As far back as anyone can remember, the Okeke have always been poor and bound to serve the Nuru. So it says in the Great Book, which claims that the Okekes’ pride and greed caused the world’s original collapse, and that the Nurus are the ones tasked with reversing this grave error. This devotion to the Great Book has turned deadly, though, as a series of coordinated attacks by Nuru people (led by one powerful Nuru sorceror in particular) have led to entire Okeke villages being slaughtered, and to the systematic rape of Okeke women.

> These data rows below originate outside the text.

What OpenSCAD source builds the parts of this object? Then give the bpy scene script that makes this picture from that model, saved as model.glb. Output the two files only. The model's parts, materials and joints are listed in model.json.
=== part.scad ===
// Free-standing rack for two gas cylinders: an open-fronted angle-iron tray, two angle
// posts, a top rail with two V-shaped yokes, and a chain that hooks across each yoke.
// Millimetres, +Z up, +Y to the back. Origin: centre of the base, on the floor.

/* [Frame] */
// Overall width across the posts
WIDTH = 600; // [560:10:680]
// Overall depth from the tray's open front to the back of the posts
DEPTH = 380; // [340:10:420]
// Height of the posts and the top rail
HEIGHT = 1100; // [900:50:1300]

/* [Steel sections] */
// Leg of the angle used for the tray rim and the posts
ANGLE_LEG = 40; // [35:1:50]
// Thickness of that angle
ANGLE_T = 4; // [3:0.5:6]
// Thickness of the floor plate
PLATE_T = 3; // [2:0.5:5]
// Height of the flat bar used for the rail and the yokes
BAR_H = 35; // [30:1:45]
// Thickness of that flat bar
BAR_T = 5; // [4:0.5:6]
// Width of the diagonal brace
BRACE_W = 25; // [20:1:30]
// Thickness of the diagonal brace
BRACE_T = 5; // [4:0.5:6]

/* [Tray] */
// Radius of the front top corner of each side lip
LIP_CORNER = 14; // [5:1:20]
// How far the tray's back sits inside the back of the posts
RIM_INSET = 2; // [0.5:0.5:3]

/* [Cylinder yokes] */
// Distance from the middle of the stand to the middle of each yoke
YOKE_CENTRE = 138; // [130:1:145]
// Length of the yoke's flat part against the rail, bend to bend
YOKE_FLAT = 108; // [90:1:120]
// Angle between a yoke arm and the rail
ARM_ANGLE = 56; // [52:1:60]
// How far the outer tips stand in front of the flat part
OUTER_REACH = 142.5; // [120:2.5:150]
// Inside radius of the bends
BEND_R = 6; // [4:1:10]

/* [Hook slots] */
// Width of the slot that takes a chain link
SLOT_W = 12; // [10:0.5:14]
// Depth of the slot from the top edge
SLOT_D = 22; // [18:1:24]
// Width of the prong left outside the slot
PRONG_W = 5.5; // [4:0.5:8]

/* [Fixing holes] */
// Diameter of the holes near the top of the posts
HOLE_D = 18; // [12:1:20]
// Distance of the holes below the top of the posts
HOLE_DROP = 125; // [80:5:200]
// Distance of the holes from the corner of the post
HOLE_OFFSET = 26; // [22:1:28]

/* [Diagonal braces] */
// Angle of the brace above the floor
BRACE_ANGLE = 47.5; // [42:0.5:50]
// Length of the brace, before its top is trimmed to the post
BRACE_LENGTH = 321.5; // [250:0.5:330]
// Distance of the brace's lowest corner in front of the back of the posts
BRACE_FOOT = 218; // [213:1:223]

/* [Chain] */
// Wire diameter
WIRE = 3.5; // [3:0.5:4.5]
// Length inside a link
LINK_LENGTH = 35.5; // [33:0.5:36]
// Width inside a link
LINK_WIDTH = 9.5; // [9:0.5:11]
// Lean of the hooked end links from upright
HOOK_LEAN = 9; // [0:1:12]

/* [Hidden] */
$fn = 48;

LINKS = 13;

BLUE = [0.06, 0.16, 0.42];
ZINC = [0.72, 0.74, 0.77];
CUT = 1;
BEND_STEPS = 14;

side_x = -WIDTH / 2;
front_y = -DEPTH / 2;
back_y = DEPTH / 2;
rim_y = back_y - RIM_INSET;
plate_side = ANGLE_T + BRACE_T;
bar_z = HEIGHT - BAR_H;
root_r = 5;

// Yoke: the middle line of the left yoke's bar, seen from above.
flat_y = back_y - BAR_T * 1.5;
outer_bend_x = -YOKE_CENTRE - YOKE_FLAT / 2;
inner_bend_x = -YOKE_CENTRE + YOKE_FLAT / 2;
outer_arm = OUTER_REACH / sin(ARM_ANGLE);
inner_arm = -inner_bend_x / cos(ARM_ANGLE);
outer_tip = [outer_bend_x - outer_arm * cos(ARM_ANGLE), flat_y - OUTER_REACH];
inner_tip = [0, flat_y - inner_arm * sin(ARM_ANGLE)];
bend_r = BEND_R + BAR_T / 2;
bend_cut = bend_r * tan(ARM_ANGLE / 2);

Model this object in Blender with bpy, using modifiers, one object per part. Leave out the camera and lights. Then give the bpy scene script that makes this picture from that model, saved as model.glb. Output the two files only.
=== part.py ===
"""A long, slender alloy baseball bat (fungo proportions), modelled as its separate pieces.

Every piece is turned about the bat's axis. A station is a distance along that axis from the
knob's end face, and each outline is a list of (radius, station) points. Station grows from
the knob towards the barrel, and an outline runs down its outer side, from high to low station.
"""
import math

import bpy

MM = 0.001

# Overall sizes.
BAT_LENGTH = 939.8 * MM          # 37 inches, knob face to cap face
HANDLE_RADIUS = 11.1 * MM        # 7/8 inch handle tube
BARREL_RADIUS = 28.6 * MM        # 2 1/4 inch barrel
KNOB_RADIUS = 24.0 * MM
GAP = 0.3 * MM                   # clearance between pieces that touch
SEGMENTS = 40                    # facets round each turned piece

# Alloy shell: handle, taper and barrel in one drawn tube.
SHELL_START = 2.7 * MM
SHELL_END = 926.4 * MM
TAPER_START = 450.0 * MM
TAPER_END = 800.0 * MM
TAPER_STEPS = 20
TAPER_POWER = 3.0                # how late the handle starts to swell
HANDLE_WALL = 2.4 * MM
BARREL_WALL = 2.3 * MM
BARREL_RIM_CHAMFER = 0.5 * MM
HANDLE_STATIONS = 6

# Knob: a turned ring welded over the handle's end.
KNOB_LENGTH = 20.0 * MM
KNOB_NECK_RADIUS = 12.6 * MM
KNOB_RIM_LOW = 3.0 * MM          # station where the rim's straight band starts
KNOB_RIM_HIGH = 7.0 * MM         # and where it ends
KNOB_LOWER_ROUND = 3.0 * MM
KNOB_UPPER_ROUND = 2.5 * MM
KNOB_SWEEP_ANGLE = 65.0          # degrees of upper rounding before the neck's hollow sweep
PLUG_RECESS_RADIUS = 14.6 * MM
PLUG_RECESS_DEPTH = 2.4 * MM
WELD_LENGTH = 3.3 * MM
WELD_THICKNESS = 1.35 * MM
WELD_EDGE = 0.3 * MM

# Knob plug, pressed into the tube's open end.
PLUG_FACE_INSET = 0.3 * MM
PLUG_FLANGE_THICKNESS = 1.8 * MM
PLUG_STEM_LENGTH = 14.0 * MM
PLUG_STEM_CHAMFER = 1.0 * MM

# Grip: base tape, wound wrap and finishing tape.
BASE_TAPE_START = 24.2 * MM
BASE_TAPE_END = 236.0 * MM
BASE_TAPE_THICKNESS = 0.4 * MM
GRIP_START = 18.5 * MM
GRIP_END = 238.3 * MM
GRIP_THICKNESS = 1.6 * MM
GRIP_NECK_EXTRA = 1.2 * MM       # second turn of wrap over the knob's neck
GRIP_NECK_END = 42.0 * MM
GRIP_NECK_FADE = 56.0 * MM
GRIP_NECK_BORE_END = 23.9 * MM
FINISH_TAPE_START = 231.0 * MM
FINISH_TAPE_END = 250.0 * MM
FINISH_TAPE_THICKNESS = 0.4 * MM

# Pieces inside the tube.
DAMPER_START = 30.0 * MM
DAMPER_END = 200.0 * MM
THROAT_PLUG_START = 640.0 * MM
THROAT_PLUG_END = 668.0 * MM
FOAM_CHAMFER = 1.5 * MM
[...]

As Onyesonwu grows up, she realizes that she has special powers – another trademark of being Ewu – including shapeshifting and communing with supernatural spirits. Eventually, she realizes that it is her destiny to end the war that the Nuru people are waging on the Okeke. Also, in the ultimate example of the political becoming the personal, she learns that the Nuru man who raped her mother is none other than the sorcerer leading the Nurus’ campaign of genocide.

Part of why I dislike the book is that being an outsider is one of Onyesonwu’s few defining character traits. In Jwahir, Ewu children like her are outcasts, and the elders of the city refuse to teach her about magic because she is a woman. In addition, in an attempt to become accepted by within her community, she undergoes a ritual clitoridectomy only to find out later that the knives used to cut her flesh were bespelled so that she and other women would be unable to enjoy sexual pleasure outside of marriage.

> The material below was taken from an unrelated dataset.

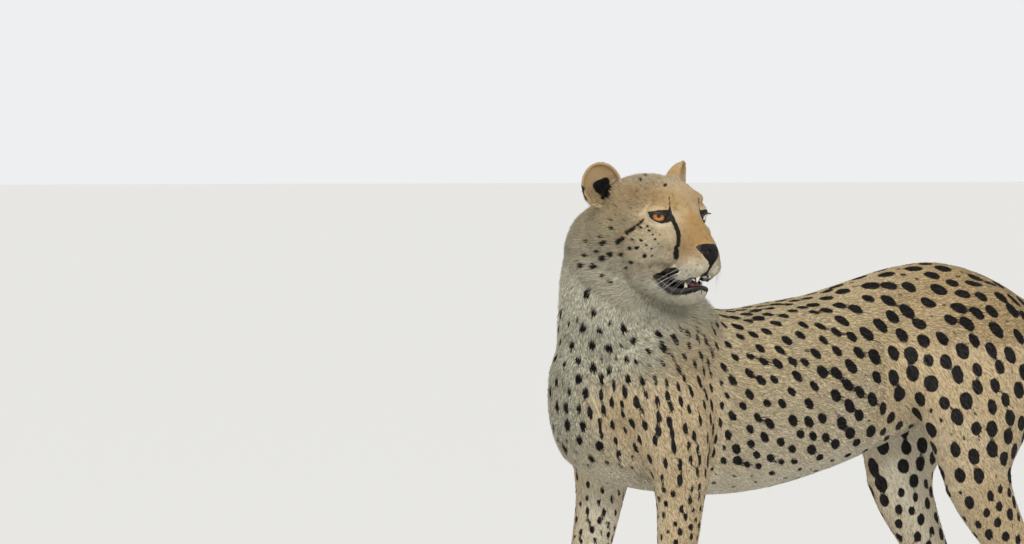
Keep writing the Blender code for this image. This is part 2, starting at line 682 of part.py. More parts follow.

So, she’s hated because of her dubious parentage, she’s kept in ignorance because of her gender, and she’s prevented from exercising her sexual agency. This is a trifecta of things guaranteed to piss off a Women’s Studies major like me – but the fact that it’s there is just a tad too on-the-nose. As I read the book, I kept on thinking I get it, Onyesonwu is an embodiment of epistemic privilege. Can you stop now and finish with the righteous outrage, please?.

The thing that’s really confusing about her enforced ignorance is that her tutors know she’s the central figure in a great prophecy to change the world. Why refuse to teach her, then, if so much depends on her mastery of magic? What’s more, it turns out that the prophecy is well-known, although most others think that the central figure it refers to is a Nuru man, not an Ewu woman. Why exactly her tutors know the truth when few others do – and then refuse to act on this knowledge – is a huge plot hole that’s never fully explained.

On top of that, the pacing in this novel is incredibly off. Onyesonwu journeys across the desert with a small group of friends to fulfill her destiny and stop her father’s genocide. However, the journey itself doesn’t start until nearly halfway through the book, and its salient feature is the sexual frustration her friends feel. Conveniently, Onyesonwu has the ability to grow back her cut-off flesh because she’s a shapeshifter. Even more conveniently, her failed attempt to heal a severely deformed woman (somehow?) imbues her with the knowledge to restore the cut-off flesh of her friends. Because obviously, the most important problem to solve in the midst of genocidal ruin is making sure your companions don’t get bitchy because they can’t have sex.

As the book’s fractious friendships, arguments, convenient revelations (Oh, so it turns out that Onyesonwu’s mother was also a sorceress? You don’t say!), and shifting sexual liaisons continued, the final page kept drawing closer and closer, and I had no idea how there would be enough room for a satisfying showdown between father and daughter.

Short version: There isn’t.

Long version: She meets with her father and attacks him, but doesn’t manage to kill him. She then manipulates her body in such a way that the resulting magic kills all of the men and impregnates all of the women in the surrounding environs. She then finds the master copy of the Great Book whose teachings are the source of the Nurus’ hatred for the Okekes, and magically rewrites it to prevent that hatred from ever forming. She then gets stoned to death by the remaining Nuru populace for her trouble.

If there was ever a literary embodiment of “nasty, brutish, and short”, the ending of Who Fears Death is it.

Throughout, I never felt a sense of wonder or awe when I read this book. I fail to think of a single sentence, image, or paragraph that stopped me cold with its eloquence, or sent shivers up my spine with its beauty. This, perhaps more than anything else, is the single most damning thing I can say in this review.

I really wanted to like Who Fears Death. For one, it’s written by a woman of colour featuring a female protagonist who is also of colour. I’m aware of the ways in which speculative fiction has marginalized non-white, non-male voices, so I’ve been making an effort to counteract that in my reading choices. Besides that, it tackles a variety of topics that our society either doesn’t talk about or tries hard to avoid discussing, including female genital cutting, genocide, and rape as a weapon of war.

Ultimately, though, I have to admit that I didn’t enjoy Who Fears Death, and read it mainly because I wanted to be a Good Feminist and assuage some of my White Liberal Guilt by reading about something depressing but politically important. Depressing as the subject matter was, I still hoped for at least a little bit of grace, but never found it.